Democrats initially asked Armstrong to withdraw the amendment so they could work together on incorporating the idea into the final bill. But Armstrong refused as he and several other Republicans connected the proposal to the FBI’s 2017 interview with former national security adviser Michael Flynn, who Trump allies allege was railroaded by law enforcement.
Democrats slammed Republicans’ repeated efforts to reignite the Flynn debate, saying this hearing was about the countless unarmed black men and women who have lost their lives at the hands of police.
“We’re not here to talk about Michael Flynn. That’s beneath the dignity of this institution and the lives that have been lost,” Rep. Hakeem Jeffries (D-N.Y.) said.
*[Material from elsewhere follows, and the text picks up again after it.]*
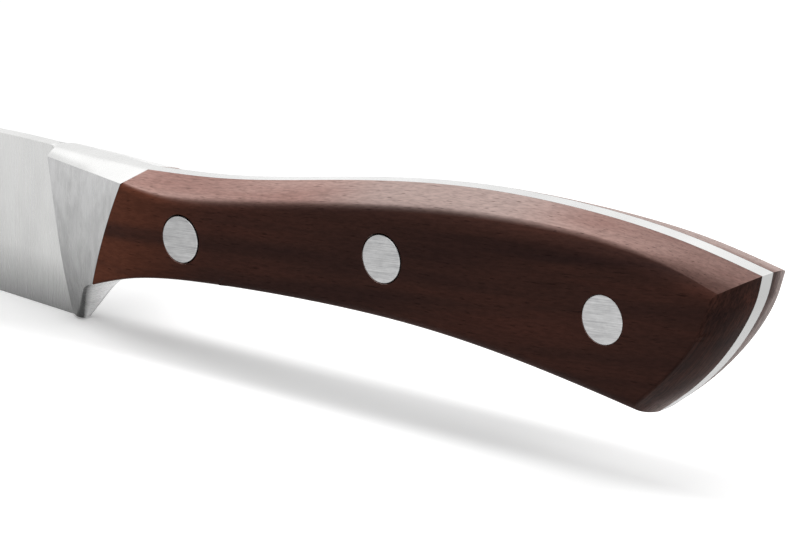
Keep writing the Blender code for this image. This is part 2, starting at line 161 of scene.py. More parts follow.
@dataclass(frozen=True)
class HandleDrawing:
    """Lines of the handle that the tang, the scales and the bolster share."""

    crown: Points = ((111.2, 26.7), (97.0, 28.5), (74.0, 33.3), (50.0, 37.55), (31.0, 38.8),
                     (12.0, 38.05), (0.0, 36.35))
    butt: Points = ((0.0, 36.35), (0.5, 33.3), (1.9, 29.5), (5.8, 22.9), (10.3, 17.7), (15.2, 13.4))
    belly: Points = ((15.2, 13.4), (30.0, 14.9), (52.0, 16.0), (75.0, 14.9), (95.0, 12.8),
                     (110.0, 10.2), (117.75, 7.8))
    side_crown: Points = ((112.2, 25.3), (105.7, 24.9), (96.0, 26.1), (76.0, 30.1), (51.0, 34.4),
                          (30.0, 36.2), (15.0, 36.0), (2.9, 34.3))
    side_butt: Points = ((2.9, 34.3), (4.1, 29.9), (7.4, 24.0), (14.9, 15.7))
    side_belly: Points = ((14.9, 15.7), (30.0, 17.0), (52.0, 17.7), (75.0, 16.4), (95.0, 14.1),
                          (110.0, 11.0), (117.8, 8.0))
    joint_marks: Points = ((111.2, 26.7), (115.0, 17.6), (117.95, 7.0))
    butt_half_width: float = 8.6
    side_taper: float = 0.0158
    flat_side_length: float = 97.0
    joint_half_width: float = 6.46
    joint_taper: float = 0.13
    tang_thickness: float = 2.5
    rise: float = math.radians(8.0)     # of the handle toward its butt, which its grain follows

    def joint_at(self, height: float) -> float:
        """Distance from the butt to the bolster joint at a height: a parabola through the marks."""
        marks = self.joint_marks
        return sum(marks[i][0] * (height - marks[j][1]) * (height - marks[k][1])
                   / ((marks[i][1] - marks[j][1]) * (marks[i][1] - marks[k][1]))
                   for i, j, k in ((0, 1, 2), (1, 0, 2), (2, 0, 1)))

    def half_width(self, from_butt: float) -> float:
        """Half thickness of the handle in plan: tapered, then bending in to meet the bolster."""
        flat = self.butt_half_width - self.side_taper * min(from_butt, self.flat_side_length)
        joint = self.side_crown[0][0]
        if from_butt <= self.flat_side_length:
            return flat
        if from_butt >= joint:
            return self.joint_half_width - self.joint_taper * (from_butt - joint)
        span = joint - self.flat_side_length
        t = (from_butt - self.flat_side_length) / span
        ease_in = 2 * t ** 3 - 3 * t ** 2 + 1
        leave = t ** 3 - 2 * t ** 2 + t
        arrive = t ** 3 - t ** 2
        return (ease_in * flat + (1 - ease_in) * self.joint_half_width
                - span * (leave * self.side_taper + arrive * self.joint_taper))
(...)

Jeffries then gave powerful testimony about having to have “that conversation” with his teenage son before he participated in a Black Lives Matter protest in Brooklyn recently.
“Some may even look at you as a threat because of the color of your skin…Do not respond or react to any unjustified abuse against you,” Jeffries recounted to the committee. “Even if you’re completely in the right, you’re being harassed, you’re being abused, you can’t respond — because it may result in your life being taken.”
Caitlin Oprysko contributed to this story.